The exposure of French banks in Greece has not sparked a "particular concern" but regulators are "closely" watching developments, Mr Noyer said on the sidelines of the presentation of the banking commission's annual report.

Greece's Emporiki Bank is owned by French group Credit Agricole and Geniki is controlled by Societe Generale.

The exposure of French banks in Greece is "a risk that we are monitoring closely but which is, very largely, a risk for Greek customers," Mr Noyer said.

Their exposure to Greek debt, he added, is comparable to that of other European banks.

Greece's borrowing costs soared to record high levels on Thursday amid growing doubts it can repay its debt despite repeated pledges of help from the European Union and the International Monetary Fund.

Jean-Pierre Jouyet, the head of France's financial markets watchdog, said financial markets were testing Europe's management of the crisis in Greece.

"The markets tested Europe, its organisational strength and its capacity to apply the rules of economic governance and its commitments made... with regards to Greece," Mr Jouyet told BFM radio on Thursday.

Greece's massive public deficit, which is more than four times higher than EU limits, has sparked the biggest crisis in the euro's decade of existence.

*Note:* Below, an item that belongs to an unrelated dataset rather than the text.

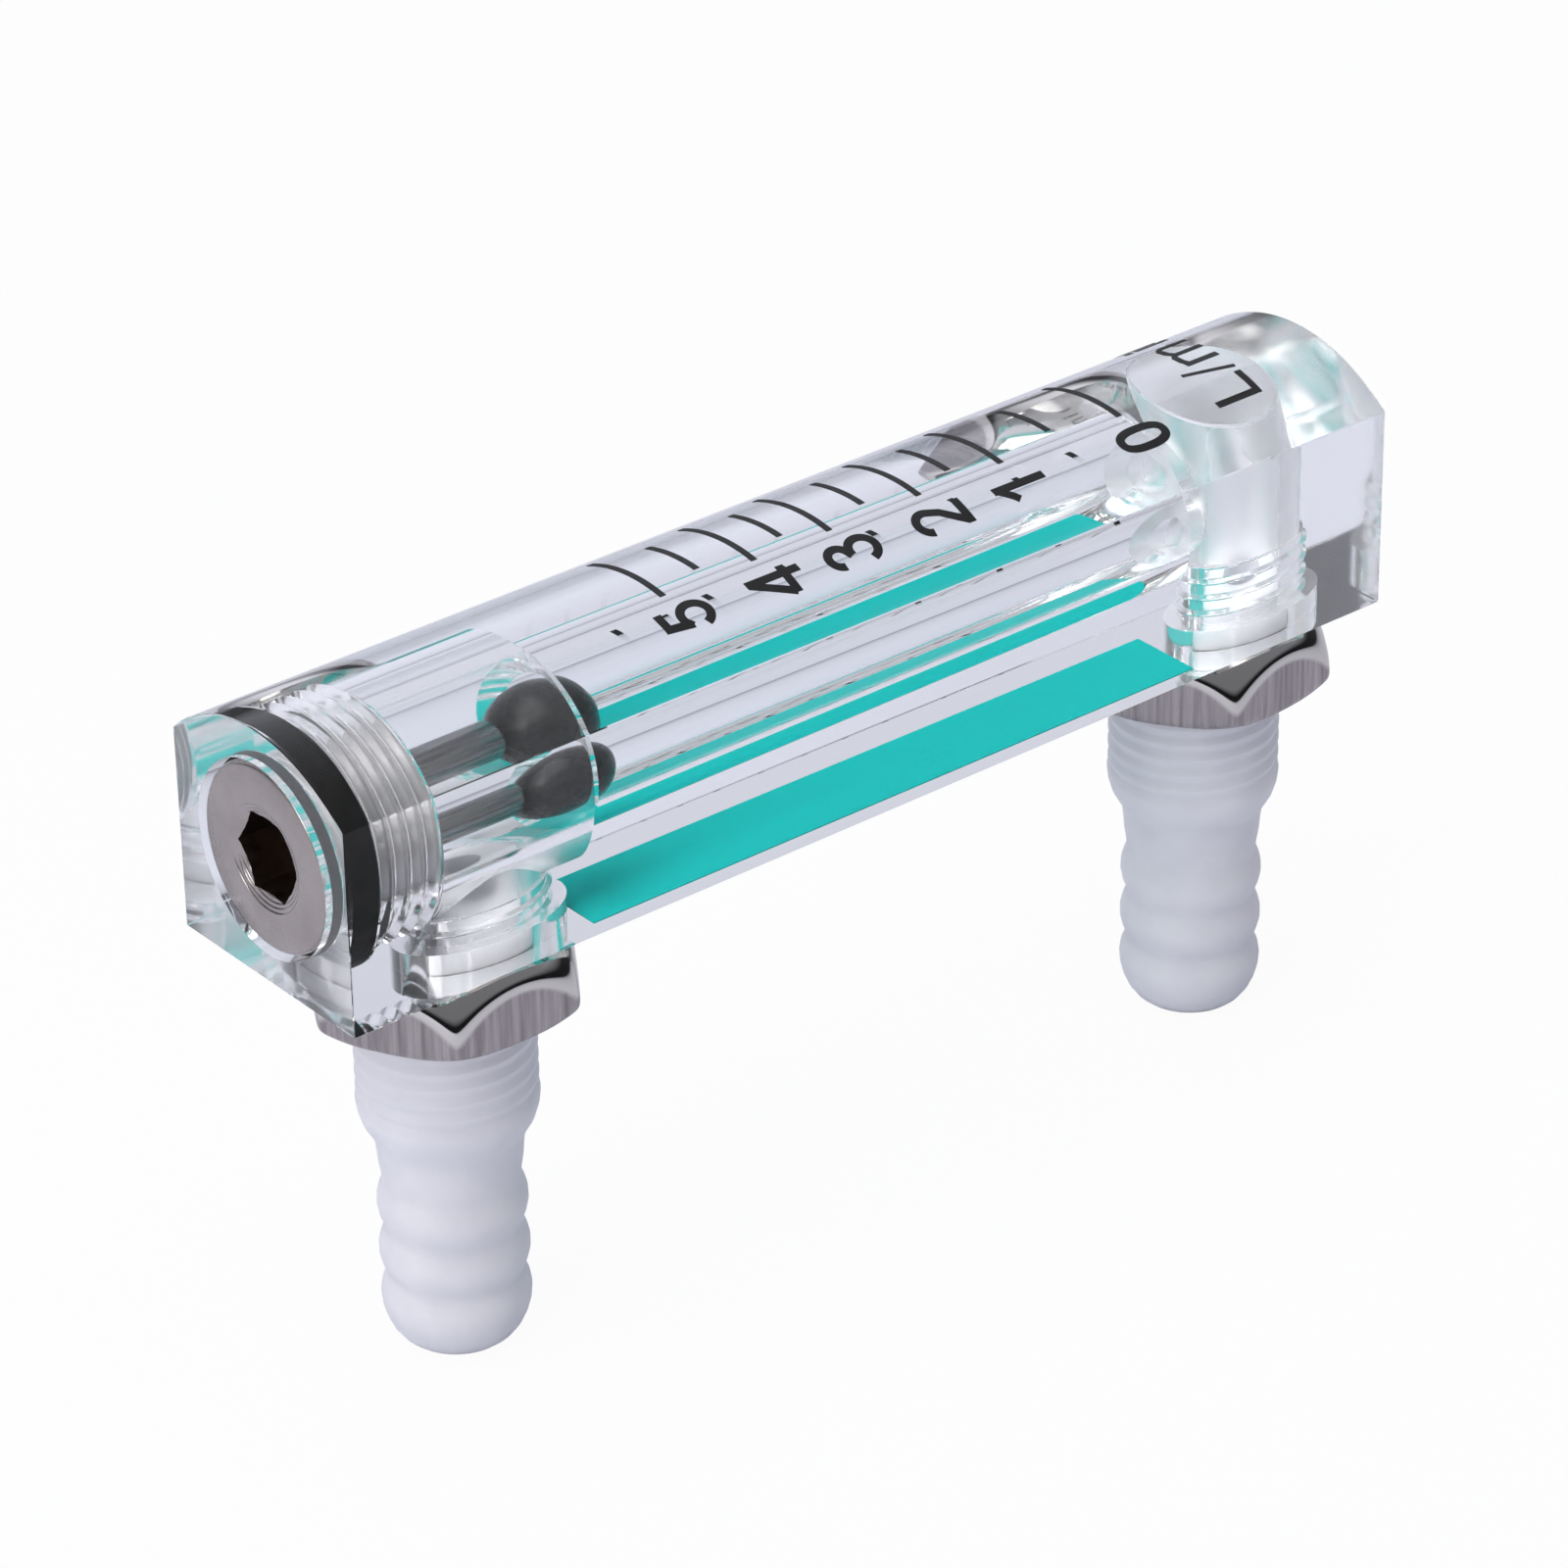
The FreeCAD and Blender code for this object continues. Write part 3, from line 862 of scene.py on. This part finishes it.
def make_nut(name, x, turn_deg, body, node):
    """Hexagon nut with softly rounded edges."""
    columns = 6 * NUT_SIDE_STEPS
    verts = []
    for index in range(columns):
        side, step = divmod(index, NUT_SIDE_STEPS)
        share = 0.5 - 0.5 * math.cos(math.pi * step / NUT_SIDE_STEPS)
        angle = math.radians(60 * (side + share) + turn_deg)
        flat = math.cos(math.radians(60 * share - 30)) / (NUT_AF / 2)
        corner = math.cos(math.radians(60 * share + (30 if share < 0.5 else -90))) / (NUT_AF / 2)
        section = nut_section(flat, corner)
        verts += [(x + radius * math.cos(angle), radius * math.sin(angle), z) for radius, z in section]
    depth = len(section)
    faces = []
    for index in range(columns):
        after = (index + 1) % columns
        for row in range(depth):
            following = (row + 1) % depth
            faces.append([index * depth + row, after * depth + row, after * depth + following,
                          index * depth + following])
    nut = new_object(name, verts, faces)
    put_back(opened(nut), nut)
    shade(nut, sharp_deg=40.0)
    finish_piece(nut, body, "plated_nut", [NUT_METAL], node)


make_stem("outlet_stem", OUTLET_X, "hose_barb_outlet")
make_stem("inlet_stem", INLET_X, "hose_barb_inlet")
make_nut("outlet_hex_nut", OUTLET_X, OUTLET_NUT_DEG, "outlet_nut", "lock_nut_outlet")
make_nut("inlet_hex_nut", INLET_X, INLET_NUT_DEG, "inlet_nut", "lock_nut_inlet")


# Painted band and printed scale

def make_band():
    """The painted band on the flat back."""
    outline = [(y, z) for z, ys in zip(STRIPE_Z, (STRIPE_Y, STRIPE_Y[::-1])) for y in ys]
    band = prism("teal_stripe", outline, STRIPE_X)
    bevel(band, STRIPE_EDGE)
    finish_piece(band, "meter_body", "teal_band", [TEAL], "back_stripe")


def on_arch(x, degrees, lift):
    """A point over the round front, its angle counted from the crown to +Y."""
    angle = math.radians(degrees)
    radius = ARCH_R + lift
    return (x, radius * math.sin(angle), ARCH_Z + radius * math.cos(angle))


def add_tick(x, span, verts, faces):
    """Adds one printed line to a list of corners and faces."""
    first = len(verts)
    half = TICK_WIDTH / 2
    corners = ((-half, -PRINT_IN), (half, -PRINT_IN), (half, PRINT_OUT), (-half, PRINT_OUT))
    for step in range(TICK_STEPS + 1):
        degrees = span[0] + (span[1] - span[0]) * step / TICK_STEPS
        verts += [on_arch(x + aside, degrees, lift) for aside, lift in corners]
    for step in range(TICK_STEPS):
        base = first + 4 * step
        for side in range(4):
            after = (side + 1) % 4
            faces.append([base + side, base + after, base + 4 + after, base + 4 + side])
    last = first + 4 * TICK_STEPS
    faces.append([first, first + 3, first + 2, first + 1])
    faces.append([last, last + 1, last + 2, last + 3])


def make_scale_lines():
    """A long line at each number and a short one halfway between."""
    verts = []
    faces = []
    for spot in TICK_PLACES:
        add_tick(ZERO_X - spot, LONG_TICK, verts, faces)
    for near, far in zip(TICK_PLACES, TICK_PLACES[1:]):
        add_tick(ZERO_X - (near + far) / 2, SHORT_TICK, verts, faces)
    lines = clean(new_object("scale_lines", verts, faces))
    shade(lines)
    finish_piece(lines, "meter_body", "black_print", [INK], "scale_marks")


make_band()
make_scale_lines()


# Figures: strokes in millimetres to the right of and above the figure's middle

def bow(cx, cy, rx, ry, start_deg, end_deg, steps=24):
    """Points on part of an ellipse."""
    points = []
    for step in range(steps + 1):
        angle = math.radians(start_deg + (end_deg - start_deg) * step / steps)
        points.append((cx + rx * math.cos(angle), cy + ry * math.sin(angle)))
    return points


def oval(cx, cy, rx, ry, power, steps=64):
    """A closed oval, squarer than an ellipse."""
    points = []
    for step in range(steps + 1):
        across, up = rounded_square(2 * math.pi * (step % steps) / steps, power)
        points.append((cx + rx * across, cy + ry * up))
    return points


FIGURES = {
    "0": [oval(0.05, -0.16, 0.69, 1.52, 2.5)],
    "1": [[(0.24, 1.66), (0.22, -1.94)], [(0.26, 1.42), (-0.09, 1.05), (-0.42, 0.72), (-0.76, 0.46)]],
    "2": [[(0.88, -1.48), (-0.98, -1.44)],
          [(-0.8, -1.42), (-0.37, -0.88), (0.38, -0.06)] + bow(-0.01, 0.94, 0.73, 0.76, -26, 172)],
    "3": [bow(0.0, 1.0, 0.67, 0.67, 178, -75) + [(-0.16, 0.22)], bow(0.05, -0.66, 0.81, 0.85, 100, -166)],
    "4": [[(0.5, 1.76), (0.49, -1.79)], [(0.44, 1.6), (-0.92, -0.72)], [(-1.0, -0.75), (1.03, -0.84)]],
    "5": [[(0.87, 1.34), (-0.4, 1.31)], [(-0.23, 1.56), (-0.45, -0.2)],
          [(-0.55, -0.12)] + bow(0.09, -0.7, 0.79, 0.88, 118, -160, 28)],
}

UNIT = {
    "unit_l": (0.45, [[(0.02, 1.28), (0.03, -1.95)], [(-0.15, -1.75), (1.87, -1.82)]]),
    "unit_slash": (0.26, [[(2.35, -2.11), (3.11, 1.23)]]),
    "unit_m": (0.42, [[(3.97, -2.25), (3.96, 0.12)],
                      [(3.96, -0.15), (4.5, -0.02), (5.1, -0.08), (5.46, -0.35), (5.46, -2.41)],
                      [(5.46, -0.42), (6.0, -0.24), (6.7, -0.32), (7.1, -0.65), (7.08, -2.63)]]),
    "unit_i": (0.42, [[(9.0, -2.8), (9.0, -0.5)], [(9.0, -0.15), (9.0, 0.25)]]),
    "unit_n": (0.42, [[(10.4, -2.9), (10.4, -0.5)],
                      [(10.4, -0.85), (11.0, -0.65), (11.6, -0.75), (11.95, -1.1), (11.95, -3.0)]]),
}


def stroke_mesh(points, width, closed):
    """A flat strip along a line of points, one unit thick."""
    count = len(points)
    left = []
    right = []
    for index, (px, py) in enumerate(points):
        if closed:
            before, after = points[index - 1], points[(index + 1) % count]
        else:
            before, after = points[max(index - 1, 0)], points[min(index + 1, count - 1)]
        dx, dy = after[0] - before[0], after[1] - before[1]
        size = math.hypot(dx, dy)
        nx, ny = -dy / size * width / 2, dx / size * width / 2
        left.append((px + nx, py + ny))
        right.append((px - nx, py - ny))
    verts = [(a, b, z) for z in (0, 1) for a, b in left + right]
    layer = 2 * count
    faces = []
    for index in range(count if closed else count - 1):
        after = (index + 1) % count
        a, b, c, d = index, after, count + after, count + index
        faces += [[a, b, c, d], [layer + d, layer + c, layer + b, layer + a]]
        faces += [[b, a, layer + a, layer + b], [d, c, layer + c, layer + d]]
    if not closed:
        last = count - 1
        faces += [[0, count, layer + count, layer], [last, layer + last, layer + count + last, count + last]]
    return clean(new_object("stroke", verts, faces))


def flat_figure(strokes, width):
    """Strokes joined into one flat solid."""
    whole = None
    for points in strokes:
        closed = points[0] == points[-1]
        strip = stroke_mesh(points[:-1] if closed else points, width, closed)
        if whole is None:
            whole = strip
        else:
            boolean(whole, strip, "UNION")
    return whole


def print_figure(name, strokes, x, degrees, width):
    """Bends a figure onto the round front, its top to -X and its right to +Y."""
    piece = flat_figure(strokes, width)
    bm = opened(piece)
    for index in range(BEND_CUTS):
        cut = (BEND_START + BEND_STEP * index) * MM
        geometry = bm.verts[:] + bm.edges[:] + bm.faces[:]
        bmesh.ops.bisect_plane(bm, geom=geometry, plane_co=(cut, 0, 0), plane_no=(1, 0, 0), dist=1e-9)
    for vert in bm.verts:
        right, up, layer = vert.co / MM
        lift = PRINT_OUT if layer > 0.5 else -PRINT_IN
        vert.co = Vector(on_arch(x - up, degrees + math.degrees(right / ARCH_R), lift)) * MM
    put_back(bm, piece)
    piece.name = name
    shade(piece)
    finish_piece(piece, "meter_body", "black_print", [INK])


for text, spot in DIGIT_PLACES:
    print_figure("figure_" + text, FIGURES[text], spot, DIGIT_DEG, DIGIT_STROKE)
for name, (width, strokes) in UNIT.items():
    print_figure(name, strokes, UNIT_X, UNIT_DEG, width)


# Floor, room, lamps and camera

def pale_floor():
    """A pale floor that the camera sees almost white, with a faint shadow."""
    corners = [(x * FLOOR_HALF, y * FLOOR_HALF, FLOOR_Z) for x, y in ((-1, -1), (1, -1), (1, 1), (-1, 1))]
    floor = new_object("floor", corners, [[0, 1, 2, 3]])
    n = Surface("floor")
    n.set(Base_Color=n.mottle(n.noise(40), (0.74, 0.745, 0.82), (0.76, 0.765, 0.84)), Roughness=0.7)
    n.set(Specular_IOR_Level=0.2)
    seen = n.math("MULTIPLY", n.add("ShaderNodeLightPath").outputs["Is Camera Ray"], FLOOR_WHITE)
    n.overlay(seen, "ShaderNodeEmission", "Emission")
    floor.data.materials.append(n.material)


def studio_world():
    """A dim room with a pale wall behind the right end.

    Rays that have gone through the block also see a window, and what the outer surfaces mirror is dark
    below a skyline and bright above it.
    """
    world = bpy.data.worlds.new("studio")
    bpy.context.scene.world = world
    world.use_nodes = True
    n = Graph(world.node_tree, "Generated")
    path = n.add("ShaderNodeLightPath").outputs
    levels = [(position, [level * tint for tint in WALL_TINT]) for position, level in WALL_LEVELS]
    room = n.stops(n.math("MULTIPLY_ADD", n.toward(WALL_TOWARD), 0.5, 0.5), levels)
    window = n.spread(n.toward(WINDOW_TOWARD), 0.0, WINDOW_LEVEL, *WINDOW_EDGE)
    window_share = n.math("MULTIPLY", window, path["Is Transmission Ray"])
    skyline = n.spread(n.upward(n.place), *SKYLINE_LEVELS, *SKYLINE_EDGE)
    mirrored = n.math("SUBTRACT", path["Is Glossy Ray"], path["Is Transmission Ray"], clamp=True)
    lit_room = n.vector_math("SCALE", {"Vector": room, "Scale": n.mix(mirrored, 1.0, skyline)})
    total = n.vector_math("ADD", {0: lit_room, 1: window_share})
    n.fill(n.tree.nodes["Background"], {"Color": total})


def softbox(name, spot, side, power):
    """A square area lamp at a spot, aimed at the origin."""
    lamp = bpy.data.lights.new(name, "AREA")
    lamp.size = side * MM
    lamp.energy = power
    item = bpy.data.objects.new(name, lamp)
    item.location = Vector(spot) * MM
    item.rotation_euler = (-Vector(spot)).normalized().to_track_quat("-Z", "Y").to_euler()
    bpy.context.scene.collection.objects.link(item)


def aim_camera():
    """The camera at its eye point, looking ahead."""
    data = bpy.data.cameras.new("camera")
    data.sensor_width = SENSOR
    data.lens = FOCAL_PIXELS * SENSOR / PICTURE_PIXELS
    data.clip_start = 0.01
    data.clip_end = 20.0
    camera = bpy.data.objects.new("camera", data)
    turn = Matrix((RIGHT, UP, [-value for value in AHEAD])).transposed().to_4x4()
    camera.matrix_world = Matrix.Translation(Vector(EYE) * MM) @ turn
    bpy.context.scene.collection.objects.link(camera)
    bpy.context.scene.camera = camera


pale_floor()
studio_world()
softbox("overhead", (-250, -50, 800), side=900, power=6.0)
softbox("key", (-600, -150, 350), side=300, power=1.5)
aim_camera()

scene = bpy.context.scene
scene.view_settings.view_transform = "Standard"
scene.cycles.max_bounces = 24
scene.cycles.glossy_bounces = 16
scene.cycles.transmission_bounces = 24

Last month, the EU approved a contingency rescue plan for Greece involving the IMF to provide a safety net and help bring down the country's borrowing costs, but the lack of details has unnerved the markets, analysts said.

"Europe will fulfill its duty,"Mr Jouyet said. "But what the markets are saying is, 'when and how'?"

Greece must urgently raise new funds to cover debt maturing next month.

But analysts pointed to a lacklustre bond issue last week, when the government raised five billion euros, as a bad sign for Greece.

"The last Greek bond issue, on March 29, did not attract very strong demand despite the European agreement," said BNP Paribas analyst Frederique Cerisier, noting the "uncertainty" surrounding Athens' ability to raise €10 billion by late May to cover its obligations.